Oil Pulling Therapy and Diabetes: Does It Benefit Your Health?

Oil pulling therapy derives from Ayurveda, a holistic healing system developed thousands of years ago in India. Ayurvedic medicine maintains that health and wellness are the results of an intricate balance between mind, body and spirit.

Oil pulling is a method of maintaining oral health that involves swishing a teaspoon of oil through the teeth and around the mouth for 10 to 20 minutes each day, and then spitting it out. The results are supposed to include whiter teeth, fresher breath and better overall health.

Fad or Reality?

To the degree that we reach back to ancient proven therapies to address modern health issues, the exploration of Ayurvedic medicine can inform us. Recognizing that Ayurveda was developed based on observations of what worked, rather than through scientific measurement, these therapies should not be dismissed out of hand.

On the other hand, measuring Ayurveda against modern medicine is not inappropriate. Science has solved many riddles that ancient peoples could only wonder at.

A lot of attention has been paid in the recent past to oil pulling. Some question whether it has any validity in treating ailments of the body, while others want it to be the cure to too many ailments. Careful testing and observation, with a dose of common sense, can help us determine the truth of what oil pulling offers.

How it Works

Using sesame oil, coconut oil or sunflower oil, put a teaspoonful in the mouth and gently swish through the mouth for 10 to 20 minutes. Be very careful not to inhale any, as this could lead to a form of pneumonia known as lipoid pneumonia, which arises from the presence of very small amounts of oily substances within the bronchial passages.

After the appropriate amount of time, spit the oil out, either into the garbage or into a cup with water and detergent, to break up the oil. (Spitting into the sink or toilet may cause backups in your plumbing systems.) Do not swallow the oil, which contains all of the bacteria that have been cleaned from the teeth.

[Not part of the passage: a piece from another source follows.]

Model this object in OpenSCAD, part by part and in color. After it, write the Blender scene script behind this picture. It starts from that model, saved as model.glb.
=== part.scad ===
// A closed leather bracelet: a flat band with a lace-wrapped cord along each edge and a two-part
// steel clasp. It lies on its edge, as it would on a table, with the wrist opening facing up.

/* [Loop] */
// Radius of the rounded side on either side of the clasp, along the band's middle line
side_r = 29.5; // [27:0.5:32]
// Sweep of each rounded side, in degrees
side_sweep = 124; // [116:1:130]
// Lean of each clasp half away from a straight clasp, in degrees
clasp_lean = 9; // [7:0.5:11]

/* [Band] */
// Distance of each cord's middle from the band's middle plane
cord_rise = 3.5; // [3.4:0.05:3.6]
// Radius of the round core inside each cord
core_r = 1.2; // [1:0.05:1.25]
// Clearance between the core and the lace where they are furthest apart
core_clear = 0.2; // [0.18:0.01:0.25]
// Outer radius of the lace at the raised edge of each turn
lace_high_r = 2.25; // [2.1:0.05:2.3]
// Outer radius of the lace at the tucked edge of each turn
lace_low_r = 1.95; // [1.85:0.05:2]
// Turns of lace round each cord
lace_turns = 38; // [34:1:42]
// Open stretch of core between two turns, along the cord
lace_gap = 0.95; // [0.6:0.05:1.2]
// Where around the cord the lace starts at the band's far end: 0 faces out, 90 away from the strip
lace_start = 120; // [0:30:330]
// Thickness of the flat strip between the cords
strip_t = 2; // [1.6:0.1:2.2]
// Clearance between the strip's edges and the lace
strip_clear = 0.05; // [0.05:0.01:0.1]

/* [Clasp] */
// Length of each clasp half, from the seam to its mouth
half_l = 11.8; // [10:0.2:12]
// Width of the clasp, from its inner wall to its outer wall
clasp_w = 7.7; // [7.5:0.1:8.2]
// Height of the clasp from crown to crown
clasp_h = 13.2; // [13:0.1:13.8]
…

The benefits of oil pulling appear to be the result of friction of the oil moving against the teeth and tissues of the mouth, creating a soap-like effect. This apparently causes a reduction in the amount of bacteria in the mouth. The oil can generally penetrate about a millimeter deep into the tissue. (Since gingivitis and other gum diseases are 4 to 5 millimeters deep, this is not an effective treatment for them.)

The health of the mouth can impact the rest of the body. Periodontal disease in men can lead to erectile dysfunction. Cardiovascular diseases, including heart disease and stroke, can be impacted by bacteria entering the bloodstream through the mouth. Sinus and ear infections, throat infections and pneumonia can all be impacted by infection within the mouth. Studies have shown that oil pulling does contribute to a healthy mouth, just as brushing and flossing does, and improvement in these areas would likely be similar.

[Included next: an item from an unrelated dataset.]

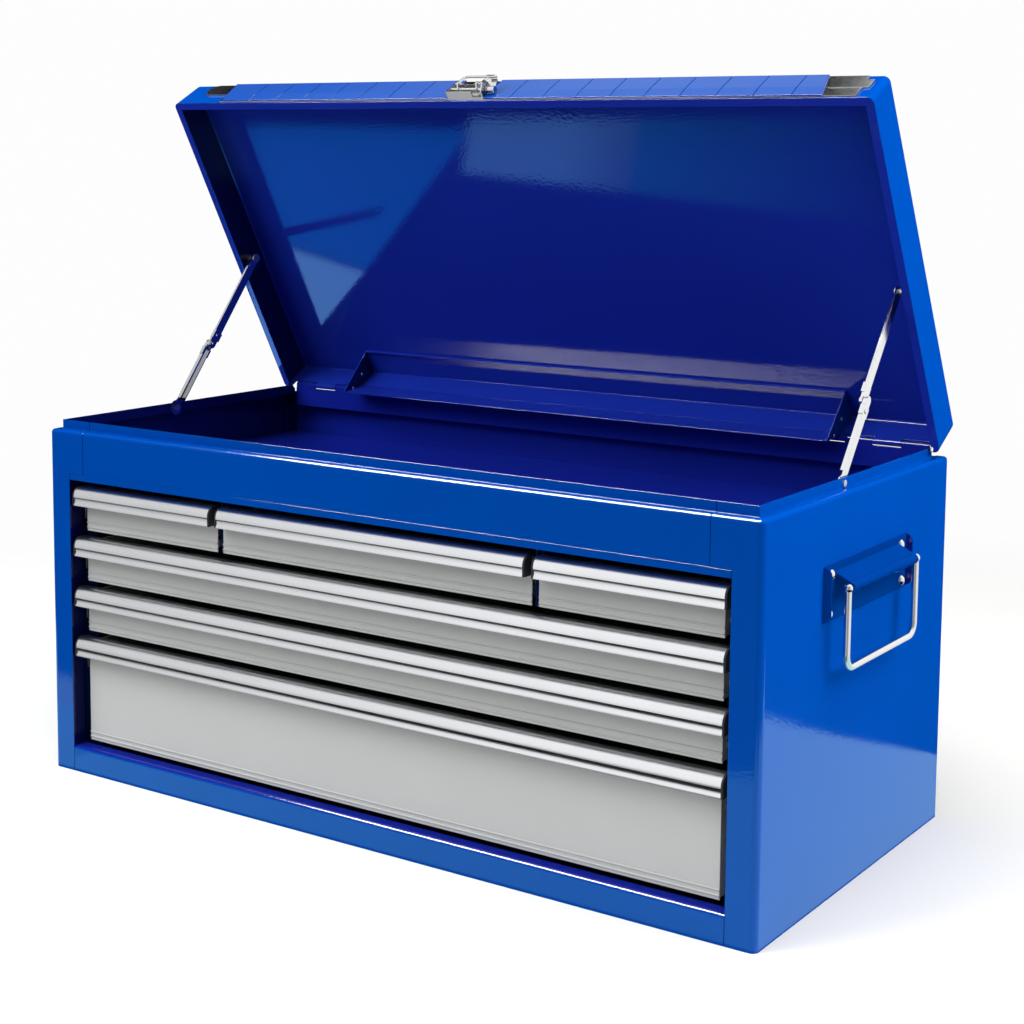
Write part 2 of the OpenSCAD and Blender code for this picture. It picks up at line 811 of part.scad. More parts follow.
// Upper link: a flat strip with a sleeve beside the knuckle
module stay_upper_link() {
    half = upper_w / 2;
    color(bright_metal) translate([0, stay_head[0], stay_head[1]]) rotate([stay_tilt + 180, 0, 0])
        difference() {
            union() {
                bar_x(upper_x, upper_x + upper_t, 0, 0, half);
                bar_x(upper_x, upper_x + upper_t, stay_upper, 0, half);
                bar_x(upper_x - head_t, upper_x, stay_upper, 0, half - sheet);
                block([upper_x, 0, -half], [upper_x + upper_t, stay_upper, half]);
                block([upper_x - head_t, stay_upper - sleeve_start - sleeve_l, -half - sheet / 2],
                    [upper_x + upper_t, stay_upper - sleeve_start, half + sheet / 2]);
            }
            bar_x(upper_x - sheet, upper_x + upper_t + sheet, 0, 0, stud_r + pivot_clear);
        }
}

module stay_lower_left() {
    mirror([1, 0, 0]) stay_lower_link();
}

module stay_lower_right() {
    stay_lower_link();
}

module stay_upper_left() {
    mirror([1, 0, 0]) stay_upper_link();
}

module stay_upper_right() {
    stay_upper_link();
}

// ---------- side handles ----------

// Bracket: a plate on the panel, and a hood that rolls round the bail's pivots
module handle_bracket() {
    top = bracket_z + bracket_h;
    hood_top = bail_z + roll_r + 6;
    hood_half = bail_w / 2 - wire_r - roll_end_gap;
    ear = 6;
    color(paint_blue) translate([0, bracket_y, 0]) {
        block([half_w, -bracket_l / 2, bracket_z], [half_w + bracket_t, bracket_l / 2, top]);
        run_y(-hood_half, hood_half) {
            polygon([
                [half_w, hood_top], [half_w + bracket_t, hood_top],
                [bail_x, bail_z + roll_r], [bail_x, bail_z + roll_r - bracket_t],
                [half_w, hood_top - 2.4 * bracket_t]]);
            translate([bail_x, bail_z]) difference() {
                circle(roll_r);
                circle(roll_r - bracket_t);
                polygon([[0, 0], [-2 * roll_r, 2 * roll_r], [-2 * roll_r, -roll_r]]);
            }
        }
        for (end = [-1, 1]) scale([1, end, 1])
            run_y(bracket_l / 2 - bracket_t, bracket_l / 2) translate([half_w, 0]) {
                translate([0, bracket_z + ear]) square([ear, bracket_h - 2 * ear]);
                for (z = [bracket_z + ear, top - ear]) translate([0, z]) intersection() {
                    circle(ear);
                    translate([0, -ear]) square([ear, 2 * ear]);
                }
            }
    }
}

// Bail: a wire bent to a square U, its ends turned in to pivot in the roll
module handle_bail() {
    leg = bail_w / 2;
    pivot_l = 16;
    module wire(len) cylinder(h = len, r = wire_r);
    module bend(r) rotate_extrude(angle = 90) translate([r, 0]) circle(wire_r);
    color(bright_metal) translate([bail_x, bracket_y, bail_z]) for (end = [-1, 1])
        scale([1, end, 1]) {
            translate([0, leg, bail_r - bail_drop]) wire(bail_drop - bail_r);
            translate([0, leg, 0]) sphere(wire_r);
            translate([0, leg, 0]) rotate([90, 0, 0]) wire(pivot_l);
            translate([0, leg - bail_r, bail_r - bail_drop]) rotate([0, 90, 0]) bend(bail_r);
            translate([0, leg - bail_r, -bail_drop]) rotate([90, 0, 0]) wire(leg - bail_r);
        }
}

module handle_bracket_left() {
    mirror([1, 0, 0]) handle_bracket();
}

module handle_bracket_right() {
    handle_bracket();
}

module handle_bail_left() {
    mirror([1, 0, 0]) handle_bail();
}

module handle_bail_right() {
    handle_bail();
}

module handle_rivets() {
    places = [[upper_rivet_y, upper_rivet_up], [lower_rivet_y, lower_rivet_up]];
    color(bright_metal) both_sides() for (place = places, end = [-1, 1])
        translate([half_w + bracket_t, bracket_y + end * place[0], bracket_z + place[1]])
            dome_head(rivet_r, rivet_dome);
}

// ---------- front rail and latch, drawn on the closed lid ----------

module lid_rail() {
    top = lid_h - ledge_r - 0.5;
    notch = 6;
    lower_left = rail_left + 30;
    lower_right = rail_right - 5;
    end_r = (top - rail_mid - rail_groove) / 2;
    color(bright_metal) on_open_lid() translate([0, lid_face, lid_rim]) difference() {
        union() {
            block([lower_left, -rail_t, rail_low], [lower_right, 0, rail_mid]);
            block([rail_left + end_r, -rail_t, rail_mid + rail_groove], [rail_right, 0, top]);
            block([lower_left, -rail_t / 2, rail_mid], [lower_right, 0, rail_mid + rail_groove]);
            translate([rail_left + end_r, 0, top - end_r]) rotate([90, 0, 0])
                cylinder(h = rail_t, r = end_r);
        }
        block([rail_right - notch, -2 * rail_t, top - notch], [rail_right + 1, 1, top + 1]);
    }
}

// Painted cover over the rail: a shallow ridge, scored into lengths and cut off at a slant
module lid_rail_cover() {
    top = lid_h - ledge_r;
    slant = 7;
    score = 0.5;
    cover_t = 1;
    ridge = 0.6;
    color(paint_blue) on_open_lid() translate([0, latch_back, lid_rim]) difference() {
        run_x(cover_left - slant, cover_right) polygon([
            [0, 0.5], [-cover_t, 0.5], [-cover_t - ridge, rail_mid], [-cover_t, top], [0, top]]);
        for (x = [cover_left + cover_pitch:cover_pitch:cover_right - cover_pitch / 2])
            block([x, -2 * cover_t, 0], [x + score, -cover_t / 2, top + 1]);
        for (x = [cover_left - slant, cover_right])
            translate([x, 1, 0]) rotate([90, 0, 0]) linear_extrude(3 * cover_t) polygon(
                x < 0 ? [[-1, -1], [slant, -1], [slant, 0.5], [0, top], [-1, top]]
                    : [[1, -1], [1, top + 1], [-slant, top + 1], [-slant, top], [0, 0.5], [0, -1]]);
        block([latch_x - latch_w / 2 - seam, -3 * cover_t, -1],
            [latch_x + latch_w / 2 + seam, 1, top + 1]);
    }
}

// Latch base: a shallow open box with a taller cheek on the right
module latch_base() {
    left = latch_x - latch_w / 2;
    right = latch_x + latch_w / 2;
    front = latch_back - latch_h;
    top = latch_low + latch_tall;
    cheek = 5.4;
    color(bright_metal) on_open_lid() difference() {
        union() {
            block([left, latch_back - latch_t, latch_low], [right, latch_back, top]);
            block([left, front, latch_low], [right - 10, latch_back, latch_low + latch_t]);
            block([left, front, top - latch_t], [right, latch_back, top]);
            block([left, front, latch_low], [left + latch_t, latch_back, top]);
            run_x(right - latch_t, right) polygon([
                [latch_back, latch_low], [front, latch_low], [front - cheek, shaft_z - 2],
                [front - cheek, shaft_z + 2], [front, top], [latch_back, top]]);
        }
        bar_x(left - 1, right + 1, shaft_y, shaft_z, shaft_r + pivot_clear);
    }
}

// Cranked shaft with two ears for the wire loop and a curled thumb tab at its right end
module latch_lever() {
    left = latch_x - latch_w / 2;
    right = latch_x + latch_w / 2;
    ear_in = loop_w / 2 - loop_r - 1.5;
    tab_w = 8;
    tab_l = 8;
    hub_r = 2.6;
    curl_r = 2.4;
    color(bright_metal) on_open_lid() {
        bar_x(left - 0.8, right + 1, shaft_y, shaft_z, shaft_r);
        for (side = [-1, 1]) difference() {
            translate([latch_x + side * ear_in - latch_t / 2, shaft_y, shaft_z])
                rotate([atan2(crank[1], crank[0]), 0, 0]) {
                    bar_x(0, latch_t, 0, 0, hub_r);
                    bar_x(0, latch_t, norm(crank), 0, loop_r + 1.1);
                    block([0, 0, -loop_r - 1.1], [latch_t, norm(crank), loop_r + 1.1]);
                }
            bar_x(left, right, crank_y, crank_z, loop_r + pivot_clear);
        }
        translate([right + 0.6, shaft_y, shaft_z]) {
            bar_x(0, tab_w, 0, 0, hub_r);
            rotate([126, 0, 0]) {
                block([0, 0, -latch_t / 2], [tab_w, tab_l, latch_t / 2]);
                translate([0, tab_l, curl_r]) run_x(0, tab_w) difference() {
                    circle(curl_r + latch_t / 2);
                    circle(curl_r - latch_t / 2);
                    translate([-2 * curl_r, -2 * curl_r]) square([2 * curl_r, 4 * curl_r]);
                }
            }
        }
    }
}

// Wire loop of the latch, leaning back over the base
module latch_loop() {
    bend_r = 3;
    lean = -5;
    pivot_l = 4.5;
    leg = loop_w / 2;
    module wire(len) cylinder(h = len, r = loop_r);
    color(bright_metal) on_open_lid() translate([latch_x, crank_y, crank_z]) rotate([lean, 0, 0])
        for (side = [-1, 1]) scale([side, 1, 1]) {
            translate([leg, 0, 0]) wire(loop_l - bend_r);
            translate([leg, 0, 0]) sphere(loop_r);
            translate([leg, 0, 0]) rotate([0, -90, 0]) wire(pivot_l);
            translate([leg - bend_r, 0, loop_l - bend_r]) rotate([90, 0, 0])
                rotate_extrude(angle = 90) translate([bend_r, 0]) circle(loop_r);
            translate([0, 0, loop_l]) rotate([0, 90, 0]) wire(leg - bend_r);
        }
}

side_panel_left();
side_panel_right();
back_panel();
base_pan();
front_header();
top_rail();
bottom_rail();
till_floor();
divider_left();
divider_right();
slide_uprights();
cabinet_slides();
hinge_body_leaf();
hinge_pin();
handle_bracket_left();
handle_bracket_right();
handle_rivets();
stay_rivets();
lid_shell();
hinge_lid_leaf();
lid_bracket();
lid_rail();
lid_rail_cover();
latch_base();
stay_studs();
latch_lever();
latch_loop();
stay_lower_left();
stay_lower_right();
stay_upper_left();
stay_upper_right();
handle_bail_left();
handle_bail_right();
tray(LEFT);  // top_left_tray
pull(LEFT);  // top_left_pull
plugs(LEFT);  // top_left_plugs
runners(LEFT);  // top_left_runners
tray(MIDDLE);  // top_middle_tray
pull(MIDDLE);  // top_middle_pull
plugs(MIDDLE);  // top_middle_plugs
runners(MIDDLE);  // top_middle_runners
tray(RIGHT);  // top_right_tray
pull(RIGHT);  // top_right_pull
plugs(RIGHT);  // top_right_plugs
runners(RIGHT);  // top_right_runners
tray(3);  // second_tray
pull(3);  // second_pull
plugs(3);  // second_plugs
runners(3);  // second_runners
tray(4);  // third_tray
pull(4);  // third_pull
plugs(4);  // third_plugs
runners(4);  // third_runners
tray(5);  // bottom_tray
pull(5);  // bottom_pull
plugs(5);  // bottom_plugs
runners(5);  // bottom_runners
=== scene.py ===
"""Dresses a sheet-steel tool chest: enamel, brushed pulls, plated fittings and a pale studio."""

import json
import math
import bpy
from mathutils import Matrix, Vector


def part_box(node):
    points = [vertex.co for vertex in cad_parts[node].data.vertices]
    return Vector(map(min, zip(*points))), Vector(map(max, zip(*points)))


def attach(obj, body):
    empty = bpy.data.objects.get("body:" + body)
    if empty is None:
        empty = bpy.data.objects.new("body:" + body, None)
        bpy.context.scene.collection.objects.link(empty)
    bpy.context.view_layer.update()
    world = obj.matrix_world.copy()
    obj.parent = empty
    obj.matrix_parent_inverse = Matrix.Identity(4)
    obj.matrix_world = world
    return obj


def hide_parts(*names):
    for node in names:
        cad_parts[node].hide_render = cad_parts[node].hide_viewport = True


bl_info = {
    "name": "Tool Chest Finish",
    "version": (1, 0, 0),
    "blender": (4, 5, 0),
    "location": "View3D > Sidebar > Tool Chest",
    "description": "Paints a tool chest and adds its small rivets and fittings",
    "category": "Object",
}

import bmesh
import bpy
import numpy as np
from bpy.props import FloatProperty, FloatVectorProperty, PointerProperty, StringProperty
from mathutils import Matrix

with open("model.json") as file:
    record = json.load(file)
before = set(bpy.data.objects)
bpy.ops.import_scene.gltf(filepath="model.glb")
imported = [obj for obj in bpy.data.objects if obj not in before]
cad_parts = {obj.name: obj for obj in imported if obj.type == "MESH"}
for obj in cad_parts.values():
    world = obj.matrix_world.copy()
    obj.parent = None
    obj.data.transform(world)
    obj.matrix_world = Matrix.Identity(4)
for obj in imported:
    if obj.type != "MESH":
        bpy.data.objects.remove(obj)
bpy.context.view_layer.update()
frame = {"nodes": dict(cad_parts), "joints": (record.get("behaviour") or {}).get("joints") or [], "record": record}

MM = 0.001
# Drawers whose fronts stand over another drawer's pull
UPPER_DRAWERS = ("top_left", "top_middle", "top_right", "second", "third")
SIDES = {"left": -1.0, "right": 1.0}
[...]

However, it has yet to be proven that other systemic health problems are improved through this technique.

Can Oil Pulling Cure Diabetes?

In a word, no. Can it help those with diabetes live a healthier life? That has yet to be proved.

Modern methods are equally or more effective in clearing the mouth of bacteria, with a greater lasting benefit. Substituting regular oil pulling for tooth brushing and mouthwash may not provide any additional benefit, but it shouldn’t hurt.